======== DATA RECORDS

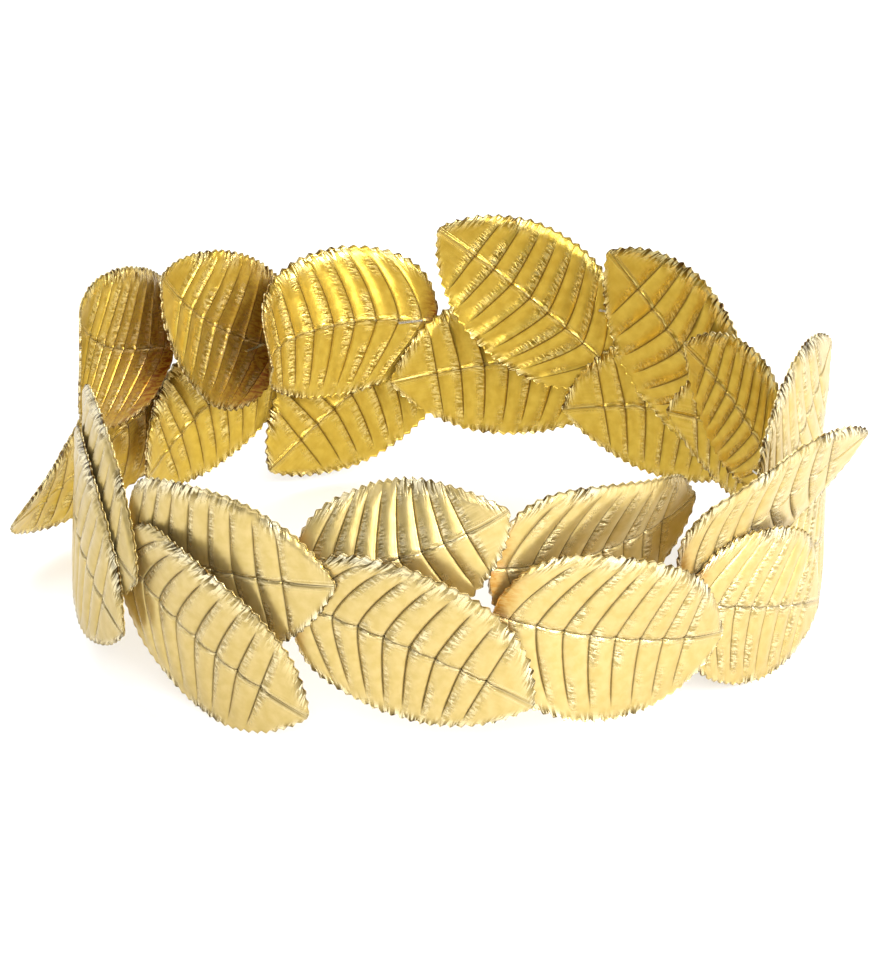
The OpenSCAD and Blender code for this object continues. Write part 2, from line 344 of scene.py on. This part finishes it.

================
======== DATA RECORDS

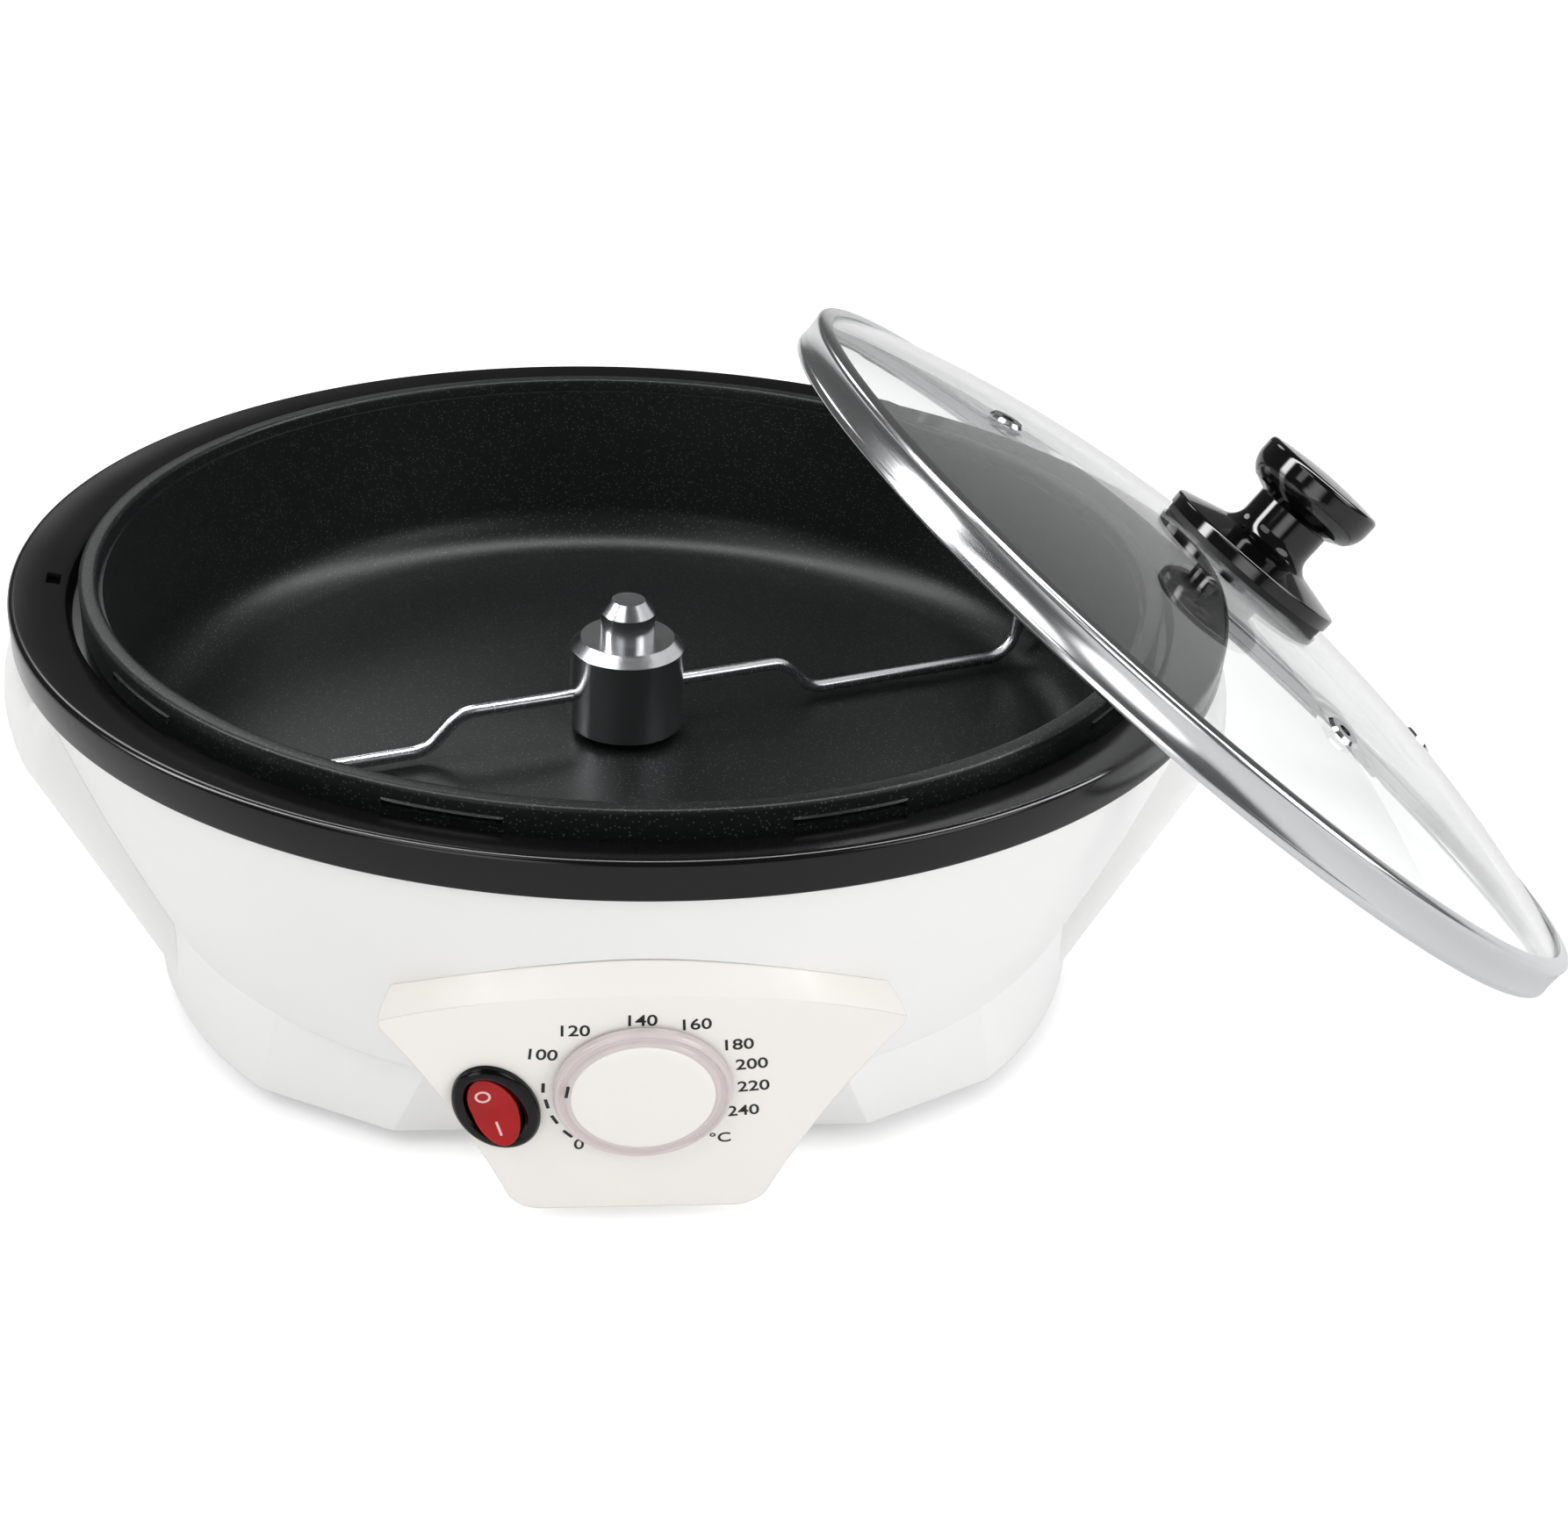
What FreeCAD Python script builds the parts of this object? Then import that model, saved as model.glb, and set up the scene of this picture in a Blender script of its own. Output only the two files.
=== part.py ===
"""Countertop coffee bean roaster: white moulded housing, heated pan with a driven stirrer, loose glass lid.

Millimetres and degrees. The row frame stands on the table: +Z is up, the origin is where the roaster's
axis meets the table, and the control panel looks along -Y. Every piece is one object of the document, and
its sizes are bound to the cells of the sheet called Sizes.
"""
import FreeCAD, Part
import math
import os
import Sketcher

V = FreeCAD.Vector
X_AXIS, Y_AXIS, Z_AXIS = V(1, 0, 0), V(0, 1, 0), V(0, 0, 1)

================
======== DATA RECORDS

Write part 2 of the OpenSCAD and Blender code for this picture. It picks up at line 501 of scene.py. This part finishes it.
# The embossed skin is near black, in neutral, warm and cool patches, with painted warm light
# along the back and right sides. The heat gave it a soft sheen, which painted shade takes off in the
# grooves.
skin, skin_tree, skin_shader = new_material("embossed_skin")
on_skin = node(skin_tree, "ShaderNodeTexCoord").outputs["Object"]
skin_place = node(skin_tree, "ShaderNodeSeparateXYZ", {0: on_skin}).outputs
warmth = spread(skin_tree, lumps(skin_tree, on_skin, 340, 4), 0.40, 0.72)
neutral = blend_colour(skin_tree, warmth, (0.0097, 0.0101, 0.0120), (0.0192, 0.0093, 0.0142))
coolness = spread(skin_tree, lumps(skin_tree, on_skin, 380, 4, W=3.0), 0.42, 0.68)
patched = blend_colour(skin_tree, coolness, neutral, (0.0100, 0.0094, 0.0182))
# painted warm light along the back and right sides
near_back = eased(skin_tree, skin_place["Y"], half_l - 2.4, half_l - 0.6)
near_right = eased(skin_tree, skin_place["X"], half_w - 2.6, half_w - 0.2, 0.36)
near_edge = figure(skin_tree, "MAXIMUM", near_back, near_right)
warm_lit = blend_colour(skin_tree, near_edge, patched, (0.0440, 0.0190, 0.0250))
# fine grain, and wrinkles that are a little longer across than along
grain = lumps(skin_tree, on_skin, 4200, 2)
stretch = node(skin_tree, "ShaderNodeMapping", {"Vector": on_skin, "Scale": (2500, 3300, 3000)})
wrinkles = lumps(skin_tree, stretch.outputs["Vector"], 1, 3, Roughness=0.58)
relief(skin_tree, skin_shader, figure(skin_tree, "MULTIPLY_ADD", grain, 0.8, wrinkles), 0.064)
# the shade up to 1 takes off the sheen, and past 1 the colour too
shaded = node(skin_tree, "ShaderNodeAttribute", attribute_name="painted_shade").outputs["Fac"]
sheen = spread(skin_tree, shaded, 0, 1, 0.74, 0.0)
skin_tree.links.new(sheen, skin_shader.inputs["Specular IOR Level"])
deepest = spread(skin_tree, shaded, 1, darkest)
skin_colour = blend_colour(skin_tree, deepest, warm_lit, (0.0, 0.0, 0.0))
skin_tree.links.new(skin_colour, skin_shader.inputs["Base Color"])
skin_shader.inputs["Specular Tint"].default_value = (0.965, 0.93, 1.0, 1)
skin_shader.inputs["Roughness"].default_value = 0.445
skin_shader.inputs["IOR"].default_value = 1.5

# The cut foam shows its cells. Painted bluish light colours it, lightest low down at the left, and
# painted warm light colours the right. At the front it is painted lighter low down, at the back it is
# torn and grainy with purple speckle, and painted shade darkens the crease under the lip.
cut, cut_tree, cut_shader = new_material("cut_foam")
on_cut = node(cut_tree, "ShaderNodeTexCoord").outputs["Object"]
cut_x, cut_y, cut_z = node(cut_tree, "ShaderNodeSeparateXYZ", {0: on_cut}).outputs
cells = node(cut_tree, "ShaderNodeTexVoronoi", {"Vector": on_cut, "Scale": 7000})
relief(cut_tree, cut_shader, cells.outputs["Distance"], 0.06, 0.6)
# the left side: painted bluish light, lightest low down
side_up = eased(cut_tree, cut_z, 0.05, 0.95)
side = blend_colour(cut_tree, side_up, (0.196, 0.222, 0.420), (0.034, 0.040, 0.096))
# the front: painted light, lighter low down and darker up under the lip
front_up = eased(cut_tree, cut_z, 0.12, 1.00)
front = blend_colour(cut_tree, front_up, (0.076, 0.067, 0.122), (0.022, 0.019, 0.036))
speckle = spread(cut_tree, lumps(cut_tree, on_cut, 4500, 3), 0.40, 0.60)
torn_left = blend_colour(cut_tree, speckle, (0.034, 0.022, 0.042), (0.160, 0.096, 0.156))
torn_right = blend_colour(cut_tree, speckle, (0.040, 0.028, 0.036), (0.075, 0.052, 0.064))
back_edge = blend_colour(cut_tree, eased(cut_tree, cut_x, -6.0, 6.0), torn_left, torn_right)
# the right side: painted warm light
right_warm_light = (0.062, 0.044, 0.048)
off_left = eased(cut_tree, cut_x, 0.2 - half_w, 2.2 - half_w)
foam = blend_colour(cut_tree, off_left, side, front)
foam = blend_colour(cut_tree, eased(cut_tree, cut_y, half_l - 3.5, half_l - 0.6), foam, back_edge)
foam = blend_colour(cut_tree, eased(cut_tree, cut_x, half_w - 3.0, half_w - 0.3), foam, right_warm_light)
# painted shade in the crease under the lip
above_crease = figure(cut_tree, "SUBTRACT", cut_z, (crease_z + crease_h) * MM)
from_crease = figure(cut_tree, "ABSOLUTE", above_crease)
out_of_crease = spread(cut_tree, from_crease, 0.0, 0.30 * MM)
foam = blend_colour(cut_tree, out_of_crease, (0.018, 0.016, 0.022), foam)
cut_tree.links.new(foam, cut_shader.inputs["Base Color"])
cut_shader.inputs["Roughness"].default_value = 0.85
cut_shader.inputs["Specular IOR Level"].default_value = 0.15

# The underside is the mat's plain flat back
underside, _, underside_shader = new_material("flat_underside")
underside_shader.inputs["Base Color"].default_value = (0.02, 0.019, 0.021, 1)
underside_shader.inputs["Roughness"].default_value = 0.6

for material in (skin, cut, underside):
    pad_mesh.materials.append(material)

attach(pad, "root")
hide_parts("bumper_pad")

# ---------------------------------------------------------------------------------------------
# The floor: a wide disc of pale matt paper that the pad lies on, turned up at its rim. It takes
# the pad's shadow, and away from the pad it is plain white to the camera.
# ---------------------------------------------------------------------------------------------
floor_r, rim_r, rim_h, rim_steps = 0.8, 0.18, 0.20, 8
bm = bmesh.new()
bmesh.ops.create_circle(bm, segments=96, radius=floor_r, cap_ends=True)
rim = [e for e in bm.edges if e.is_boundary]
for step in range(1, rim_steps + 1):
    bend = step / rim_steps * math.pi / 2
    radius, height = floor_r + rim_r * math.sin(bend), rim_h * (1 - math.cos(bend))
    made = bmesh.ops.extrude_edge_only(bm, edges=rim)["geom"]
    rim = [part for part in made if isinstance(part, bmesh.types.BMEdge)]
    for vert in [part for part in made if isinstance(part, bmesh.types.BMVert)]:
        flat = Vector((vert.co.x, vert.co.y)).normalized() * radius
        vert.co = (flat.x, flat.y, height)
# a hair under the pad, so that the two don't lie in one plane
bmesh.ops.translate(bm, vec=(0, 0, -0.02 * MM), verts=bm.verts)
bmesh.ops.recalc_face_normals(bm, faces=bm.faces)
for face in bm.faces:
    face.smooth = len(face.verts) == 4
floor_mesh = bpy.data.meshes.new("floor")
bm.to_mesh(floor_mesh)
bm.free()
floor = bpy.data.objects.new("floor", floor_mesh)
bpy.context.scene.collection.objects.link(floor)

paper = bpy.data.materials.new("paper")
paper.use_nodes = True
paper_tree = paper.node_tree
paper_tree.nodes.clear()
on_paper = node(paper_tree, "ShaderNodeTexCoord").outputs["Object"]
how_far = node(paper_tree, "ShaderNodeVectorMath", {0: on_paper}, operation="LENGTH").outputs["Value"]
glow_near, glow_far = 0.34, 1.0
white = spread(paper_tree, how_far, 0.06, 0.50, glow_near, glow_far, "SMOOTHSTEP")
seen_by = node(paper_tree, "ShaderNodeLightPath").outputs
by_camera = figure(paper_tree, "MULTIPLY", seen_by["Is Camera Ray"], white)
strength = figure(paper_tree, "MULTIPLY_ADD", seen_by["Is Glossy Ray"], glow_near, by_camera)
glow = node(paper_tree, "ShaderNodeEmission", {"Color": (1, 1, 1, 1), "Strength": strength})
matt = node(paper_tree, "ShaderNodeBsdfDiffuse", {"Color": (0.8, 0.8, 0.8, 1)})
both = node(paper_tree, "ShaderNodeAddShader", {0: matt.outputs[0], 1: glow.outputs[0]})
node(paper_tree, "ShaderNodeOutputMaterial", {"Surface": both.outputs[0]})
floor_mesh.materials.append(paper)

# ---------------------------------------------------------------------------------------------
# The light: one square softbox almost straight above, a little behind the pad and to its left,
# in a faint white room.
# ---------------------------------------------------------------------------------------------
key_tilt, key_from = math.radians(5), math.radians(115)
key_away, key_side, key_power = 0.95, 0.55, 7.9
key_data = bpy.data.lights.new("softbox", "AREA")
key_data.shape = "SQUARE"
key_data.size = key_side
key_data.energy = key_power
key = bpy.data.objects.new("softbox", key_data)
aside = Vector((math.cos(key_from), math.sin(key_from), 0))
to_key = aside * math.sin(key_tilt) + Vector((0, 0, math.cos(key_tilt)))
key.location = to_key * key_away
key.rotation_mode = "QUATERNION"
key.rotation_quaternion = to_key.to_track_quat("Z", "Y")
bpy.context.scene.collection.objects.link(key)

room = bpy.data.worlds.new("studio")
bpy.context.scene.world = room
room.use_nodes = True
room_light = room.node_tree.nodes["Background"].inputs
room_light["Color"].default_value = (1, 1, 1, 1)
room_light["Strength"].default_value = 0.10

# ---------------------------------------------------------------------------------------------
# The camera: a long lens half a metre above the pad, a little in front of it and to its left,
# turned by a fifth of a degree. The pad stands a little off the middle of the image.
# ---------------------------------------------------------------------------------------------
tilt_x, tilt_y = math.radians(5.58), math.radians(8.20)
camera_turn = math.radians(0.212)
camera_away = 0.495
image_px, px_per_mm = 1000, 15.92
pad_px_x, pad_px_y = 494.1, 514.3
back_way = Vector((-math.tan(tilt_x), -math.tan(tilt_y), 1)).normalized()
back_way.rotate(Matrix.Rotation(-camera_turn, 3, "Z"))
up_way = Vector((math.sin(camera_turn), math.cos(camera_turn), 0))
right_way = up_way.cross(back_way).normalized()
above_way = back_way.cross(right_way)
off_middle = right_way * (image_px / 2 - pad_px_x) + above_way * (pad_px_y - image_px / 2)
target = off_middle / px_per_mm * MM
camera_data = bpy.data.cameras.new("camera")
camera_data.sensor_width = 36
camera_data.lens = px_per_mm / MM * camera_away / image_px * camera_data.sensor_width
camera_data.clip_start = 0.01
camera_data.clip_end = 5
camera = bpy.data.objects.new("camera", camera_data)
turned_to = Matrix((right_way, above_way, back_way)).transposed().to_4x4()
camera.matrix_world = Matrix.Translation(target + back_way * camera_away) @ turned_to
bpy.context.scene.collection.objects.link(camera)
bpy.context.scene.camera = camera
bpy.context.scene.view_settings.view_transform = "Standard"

================

§ EXERCISE TASK
Check every line for "Write" and show the ones that have it.

§ SOLUTION TO THIS EXERCISE
The OpenSCAD and Blender code for this object continues. Write part 2, from line 344 of scene.py on. This part finishes it.
Write part 2 of the OpenSCAD and Blender code for this picture. It picks up at line 501 of scene.py. This part finishes it.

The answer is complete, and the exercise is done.